Bar chart of showing Hot stocks and funds enter bear market territory

RBC derivatives strategist Amy Wu Silverman said investors were still putting on hedges in case of further declines in high-flying securities, including options that would pay off if Tesla and the Ark Innovation fund drop in value.

The number of put options on the Ark fund hit an all-time high on Thursday, according to Bloomberg data. By contrast, demand for put options on ETFs such as State Street’s SPDR S&P 500 fund — which reflects the broader stock market — have fallen as stocks have dropped.

Demand for options normally slides as a stock or ETF slumps in value, given there was “less to hedge, since you got your down move”, Silverman said. The elevated put option activity on speculative tech stocks and funds was “suggesting investors believe there is more to go”, she said.
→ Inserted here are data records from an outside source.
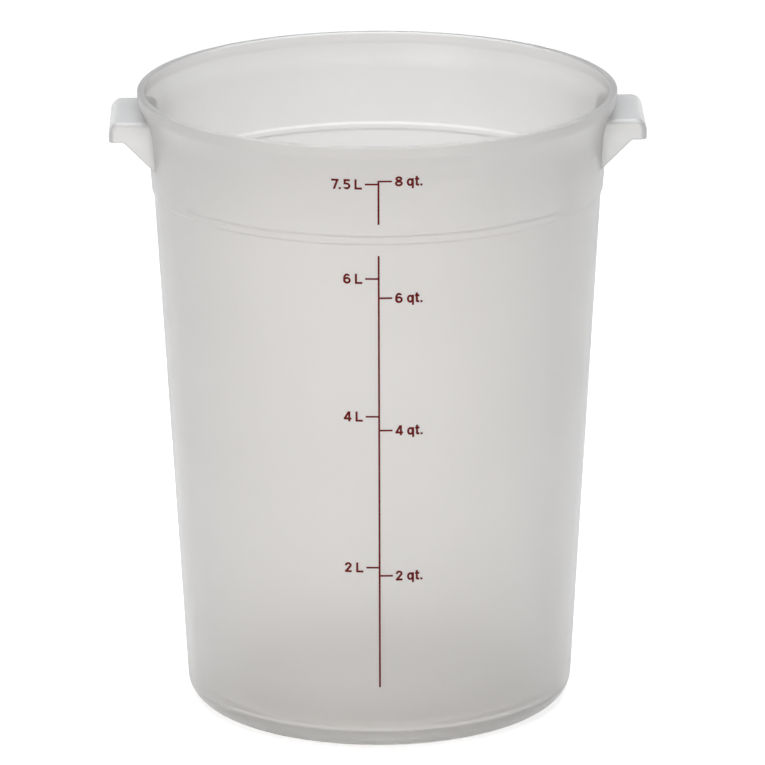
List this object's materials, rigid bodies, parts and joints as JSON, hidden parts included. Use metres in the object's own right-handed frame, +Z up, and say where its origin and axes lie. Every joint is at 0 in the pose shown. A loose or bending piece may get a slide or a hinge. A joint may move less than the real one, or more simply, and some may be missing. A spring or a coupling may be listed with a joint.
{
  "type": "dough proofing container",
  "caption": "Round tapered tub of translucent plastic with an open mouth, a rim bead, a stacking ledge, two ear handles and a printed scale, for proofing dough.",
  "frame": {"origin": "middle of the footprint on the surface the tub stands on", "axes": "+Z up along the tub's axis, +X through the right-hand handle as seen from the printed side, -Y towards the printed scale"},
  "size_m": [0.2452, 0.22, 0.2905],
  "materials": {
    "tub_plastic": "translucent, satin outside and slightly glossier inside",
    "scale_ink": "thin printed ink, slightly glossy"
  },
  "bodies": {
    "root": {"tub": "tub_plastic", "left_handle": "tub_plastic", "right_handle": "tub_plastic", "upper_scale_line": "scale_ink", "lower_scale_line": "scale_ink", "figures_7_5_litres": "scale_ink", "figures_6_litres": "scale_ink", "figures_4_litres": "scale_ink", "figures_2_litres": "scale_ink", "figures_8_quarts": "scale_ink", "figures_6_quarts": "scale_ink", "figures_4_quarts": "scale_ink", "figures_2_quarts": "scale_ink"}
  },
  "joints": []
}
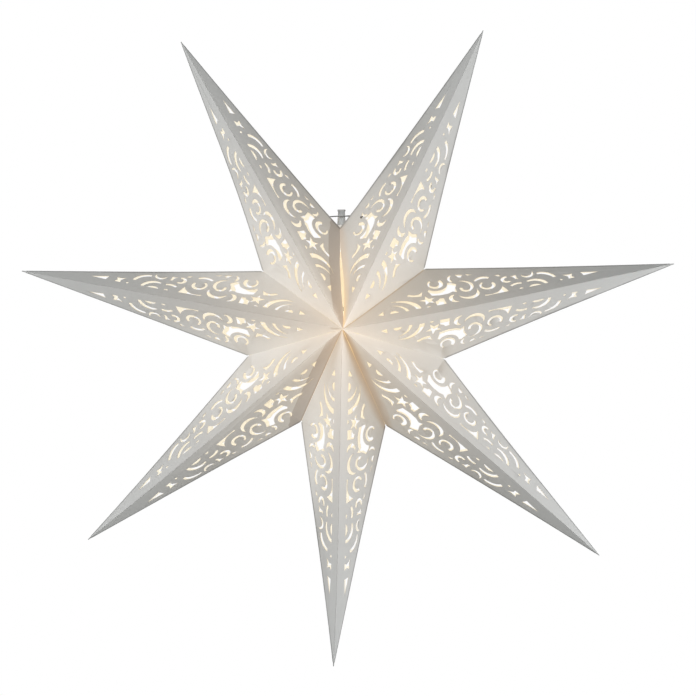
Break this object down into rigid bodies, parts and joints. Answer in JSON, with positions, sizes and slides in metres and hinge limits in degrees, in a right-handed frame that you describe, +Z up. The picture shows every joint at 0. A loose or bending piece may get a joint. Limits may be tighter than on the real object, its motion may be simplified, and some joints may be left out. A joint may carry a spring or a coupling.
{
  "type": "paper star lantern",
  "caption": "Hanging paper star lantern with long folded hollow points, scroll and star cut-outs, a wire hanger with a cord grip, and a screw-in lamp inside.",
  "frame": {"origin": "mouth of the cord grip's bore, on its axis, where the lantern hangs from its flex", "axes": "+Z up along the bore axis and the lamp axis, +X to the right as the lantern is seen from the front, +Y to the back"},
  "size_m": [0.6184, 0.1597, 0.6022],
  "materials": {
    "clear_plastic": "clear, slightly hazy moulding",
    "steel_wire": "drawn steel wire",
    "white_lead": "white flexible sheath",
    "brown_core": "brown core insulation",
    "blue_core": "blue core insulation",
    "white_plastic": "satin white moulding",
    "nylon": "natural nylon",
    "glazed_ceramic": "glazed ceramic",
    "brass": "bright pressed brass",
    "plated_steel": "nickel plated",
    "solder": "soft solder",
    "black_glass": "opaque black glass",
    "plated_cap": "nickel plated, pressed thread",
    "frosted_glass": "frosted inside",
    "clear_glass": "clear",
    "filament_gel": "phosphor coating, lit",
    "card": "uncoated white card, scored, cut and glued"
  },
  "bodies": {
    "lamp": {"cord_grip": "clear_plastic", "inner_lead": "white_lead", "live_core": "brown_core", "neutral_core": "blue_core", "holder_cap": "white_plastic", "clamp_screw": "nylon", "holder_insert": "glazed_ceramic", "live_terminal": "brass", "neutral_terminal": "brass", "terminal_screws": "plated_steel", "centre_contact": "brass", "contact_shell": "brass", "holder_barrel": "white_plastic"},
    "bulb_end": {"bulb_tip": "solder"},
    "bulb": {"bulb_insulator": "black_glass", "bulb_cap": "plated_cap", "bulb_globe": "frosted_glass", "bulb_stem": "clear_glass", "light_filaments": "filament_gel"},
    "star": {"hanger_wire": "steel_wire", "point_bottom": "card"},
    "lower_right_point": {"point_lower_right": "card"},
    "right_point": {"point_right": "card"},
    "top_right_point": {"point_top_right": "card"},
    "top_left_point": {"point_top_left": "card"},
    "left_point": {"point_left": "card"},
    "lower_left_point": {"point_lower_left": "card"}
  },
  "joints": [
    {"name": "star_swing", "type": "hinge", "parent": "lamp", "child": "star", "pos_m": [0, -0.00435, -0.0064], "axis": [1, 0, 0], "range_deg": [-6, 6]},
    {"name": "bulb_lift", "type": "slide", "parent": "lamp", "child": "bulb_end", "axis": [0, 0, -1], "range_m": [0, 0.00846]},
    {"name": "bulb_turn", "type": "hinge", "parent": "bulb_end", "child": "bulb", "pos_m": [0, 0, -0.09], "axis": [0, 0, -1], "range_deg": [0, 1081]},
    {"name": "fold_top_right", "type": "hinge", "parent": "star", "child": "top_right_point", "pos_m": [0.00469, -0.00435, -0.11529], "axis": [0, 1, 0], "range_deg": [0, 152.1], "deforming": ["point_bottom", "point_lower_right", "point_right", "point_top_right", "point_top_left", "point_left", "point_lower_left"]},
    {"name": "fold_lower_right", "type": "hinge", "parent": "star", "child": "lower_right_point", "pos_m": [0.00469, -0.00435, -0.11529], "axis": [0, 1, 0], "range_deg": [0, 48.51]},
    {"name": "fold_right", "type": "hinge", "parent": "star", "child": "right_point", "pos_m": [0.00469, -0.00435, -0.11529], "axis": [0, 1, 0], "range_deg": [0, 99.61]},
    {"name": "fold_lower_left", "type": "hinge", "parent": "star", "child": "lower_left_point", "pos_m": [0.00469, -0.00435, -0.11529], "axis": [0, 1, 0], "range_deg": [-47.31, 0]},
    {"name": "fold_left", "type": "hinge", "parent": "star", "child": "left_point", "pos_m": [0.00469, -0.00435, -0.11529], "axis": [0, 1, 0], "range_deg": [-94.61, 0]},
    {"name": "fold_top_left", "type": "hinge", "parent": "star", "child": "top_left_point", "pos_m": [0.00469, -0.00435, -0.11529], "axis": [0, 1, 0], "range_deg": [-141.91, 0]}
  ],
  "couplings": [
    {"joint": "bulb_turn", "follows": "bulb_lift", "rad_per_m": 2228.1},
    {"joint": "fold_lower_right", "follows": "fold_top_right", "ratio": 0.31887},
    {"joint": "fold_right", "follows": "fold_top_right", "ratio": 0.65483},
    {"joint": "fold_lower_left", "follows": "fold_top_right", "ratio": -0.31098},
    {"joint": "fold_left", "follows": "fold_top_right", "ratio": -0.62196},
    {"joint": "fold_top_left", "follows": "fold_top_right", "ratio": -0.93294}
  ]
}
Even after the declines, stocks in the Ark Innovation ETF remain highly valued, with a median price-to-sales ratio of 22 versus 2.5 for the broader stock market according to Morningstar, the data provider.

Two of the fund’s other big holdings, the streaming company Roku and the payments group Square, were also lower on Friday, extending recent declines.

Ark’s other leading ETFs have also retreated sharply as air has come out of Tesla and other hot stocks. Tesla is the largest holding in Ark’s $3.3bn Autonomous Tech and Robotics fund and its $7.2bn Next Generation Internet ETF.

Wood has also taken concentrated holdings in small, innovative companies. Ark holds stakes of more than 10 per cent in 26 small companies across its five actively managed ETFs, according to Morningstar.

“These large stakes raise concerns around capacity and liquidity management,” said Ben Johnson, director of passive funds research at Morningstar. “The more of a company the firm owns, the more difficult it will be to add to or reduce its position without pushing prices against fund shareholders.”

Ark did not respond to a request for comment. The Ark Innovation ETF is still sitting on a performance gain of 120 per cent for the past year. It bought more shares in Tesla when the carmaker’s shares began falling last month.